Many of O’Neal’s fellow teachers who are raising young children end up priced out of preschool themselves. Measured against a median preschool workers’ earnings, preschool costs range from 20 percent of annual income in Georgia to more than half of a year’s salary in Washington, DC.
In an education system rife with “high stakes” tests, surprisingly little attention is devoted to the high stakes of childcare workers’ labor conditions. Shepherding preschoolers through the rudiments of social skills and their ABCs is a sensitive, skilled craft that suffers when the teacher is going hungry, facing foreclosure, or pressured to work when sick because she can’t get a day off. Compared to other education professions, early childhood sectors have relatively weak union representation, and only 15 percent of workers have employer-provided health insurance. With turnover rates as high as 30 percent, an endemically unstable, overstressed workforce might undermine students’ social and cognitive development.
In contrast to the impossible financial math of eking a livelihood out of her unlivable wages, O’Neal has developed a different calculation for fixing the crisis of unaffordable, undercompensated childcare—starting with the government. State and federal funding provides crucial, if currently inadequate, financial support for childcare programs. Though she works at a private center now, she believes the public providers she’s worked for in the past, such as the federal Head Start program—were better managed and funded. She wants to spread that model to provide both quality care and decent work.
In other words, filling the care gap requires a government that cares as well. “It’s time for government to step in and do something about it,” O’Neal says. “If they can spend money on militarizing the police… giving things to big corporations, they can certainly spend money on childcare.”
A few lawmakers have recently responded by introducing House and Senate resolutions in support of comprehensive funding of universal daycare and preschool, which crucially incorporate a $15 hourly base wage for childcare workers.
On Tuesday, she’ll join thousands of home health aides, fast-food workers and other low-wage workers in rallies and strikes, rallying to make their 2016 vote count toward a living wage. “$15 would help us out so much. But that’s not only my struggle,” she says. “It’s my neighbor’s struggle next door…. The mom, she has three kids and she works at Burger King, she’s struggling to feed her kids.”
O’Neal sees poverty, the need for childcare, and family instability as interlinked crises in the black community: “There are people that are in need, there’s people that are angry because they’re working so much that they can’t afford to spend time with their children.” Ensuring economic security supports caregiving at home and in school. “If we had a livable wage, if we had unions that we know would back us on these jobs, we would be able to spend more time with our children, we would be able to put back into the community,” she says.
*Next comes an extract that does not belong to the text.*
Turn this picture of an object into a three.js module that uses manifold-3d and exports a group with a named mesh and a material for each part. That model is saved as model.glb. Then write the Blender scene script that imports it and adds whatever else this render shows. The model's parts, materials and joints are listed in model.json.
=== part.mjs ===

While some might dismiss childcare labor as just a form of “babysitting,” she says, “We’re early childhood educators, and we are educating America’s greatest asset…. we deserve to be able to take care of our families just as well as we take care of the children in the classroom.”
On the campaign trail, politicians have aired perfunctory promises to address the challenges that parents face balancing childcare and work. But when childcare is your work, you get a different perspective on what it takes to raise a child. If we demand respect for working parents’ need for childcare, we can’t neglect the fact that childcare workers have families, too.